On October 3, 1977,[5] a special unit of fifteen lawmen from three counties was organized to capture the killer, or killers. From interviews conducted with local sex workers, strippers, and barmaids, it was determined that all of the sex worker victims were single and worked on (or frequented) the Dale Mabry Strip, which at the time was a mile-long row of "bars, adult book stores, strip shows, and X-rated movie houses." Five of the victims were shot in the head with a .22 caliber gun. Three were found nude, and three others were partially nude. Two had been strangled. All of the sex worker victims also had their purses stolen. Police stated that they were killed at undetermined locations and dumped where they were discovered.[3]

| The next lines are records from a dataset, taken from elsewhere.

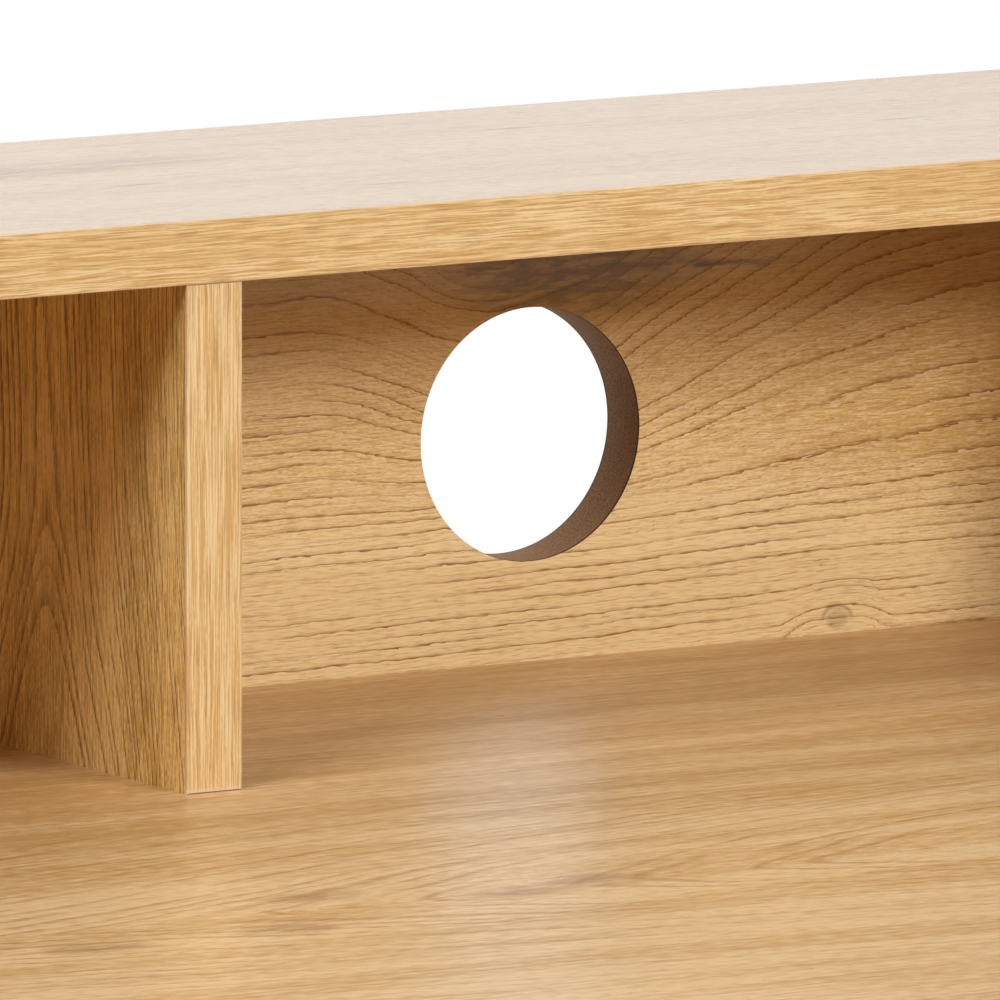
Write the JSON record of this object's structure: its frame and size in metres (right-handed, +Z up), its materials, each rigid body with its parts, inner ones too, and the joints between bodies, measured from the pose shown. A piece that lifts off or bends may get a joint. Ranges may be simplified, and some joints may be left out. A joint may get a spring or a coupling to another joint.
{
  "type": "desk",
  "caption": "Panel desk with a worktop on two side panels and a modesty panel, and a low open riser at the rear with dividers and a round cable hole.",
  "frame": {"origin": "on the floor, under the middle of the desk", "axes": "+X along the desk to the sitter's right, +Y from the sitter to the rear, +Z up"},
  "size_m": [1.2, 0.6, 0.885],
  "materials": {
    "laminate_oak": "satin oak-grain laminate",
    "edge_band_oak": "satin light oak edge banding",
    "beech": "raw beech",
    "bolt_steel": "zinc-plated steel",
    "cam_zinc": "dull die-cast zinc",
    "glide_plastic": "matte black plastic"
  },
  "bodies": {
    "root": {"worktop": "laminate_oak", "worktop_edge_bands": "edge_band_oak", "side_panel_left": "laminate_oak", "side_panel_left_edge_bands": "edge_band_oak", "side_panel_right": "laminate_oak", "side_panel_right_edge_bands": "edge_band_oak", "modesty_panel": "laminate_oak", "modesty_panel_edge_band": "edge_band_oak", "riser_back": "laminate_oak", "riser_top": "laminate_oak", "riser_top_edge_bands": "edge_band_oak", "riser_end_left": "laminate_oak", "riser_end_left_edge_bands": "edge_band_oak", "riser_end_right": "laminate_oak", "riser_end_right_edge_bands": "edge_band_oak", "divider_left": "laminate_oak", "divider_left_edge_band": "edge_band_oak", "divider_right": "laminate_oak", "divider_right_edge_band": "edge_band_oak", "side_panel_cam_bolts": "bolt_steel", "side_panel_cam_discs": "cam_zinc", "side_panel_dowels": "beech", "modesty_panel_cam_bolts": "bolt_steel", "modesty_panel_cam_discs": "cam_zinc", "modesty_panel_dowels": "beech", "riser_base_cam_bolts": "bolt_steel", "riser_base_cam_discs": "cam_zinc", "riser_base_dowels": "beech", "riser_top_cam_bolts": "bolt_steel", "riser_top_cam_discs": "cam_zinc", "riser_top_dowels": "beech", "riser_back_cam_bolts": "bolt_steel", "riser_back_cam_discs": "cam_zinc", "riser_back_dowels": "beech", "divider_screws": "bolt_steel", "foot_glides": "glide_plastic"}
  },
  "joints": []
}
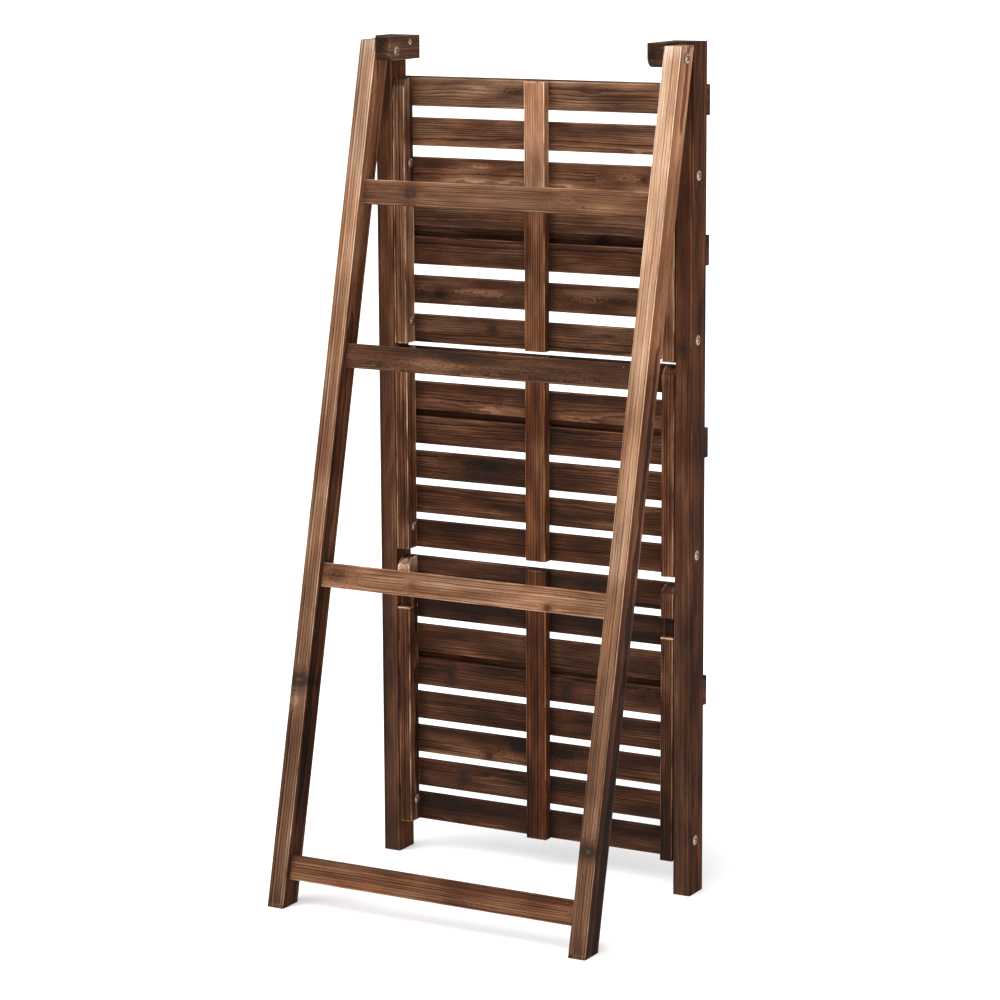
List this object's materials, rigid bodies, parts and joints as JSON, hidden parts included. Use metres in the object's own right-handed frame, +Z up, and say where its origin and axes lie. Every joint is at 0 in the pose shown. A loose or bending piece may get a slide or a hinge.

Harold Vetter, a local professor of criminology, suspected that the murders could be connected to a "warfare among pimps along the strip" rather than the work of a sexually depraved murderer.[4] Hillsborough County detective Ron Poindexter said of the killings in January 1978: "To say one man did it wouldn't be truthful, and to say the killings are unrelated wouldn't be truthful, we just don't know."[2]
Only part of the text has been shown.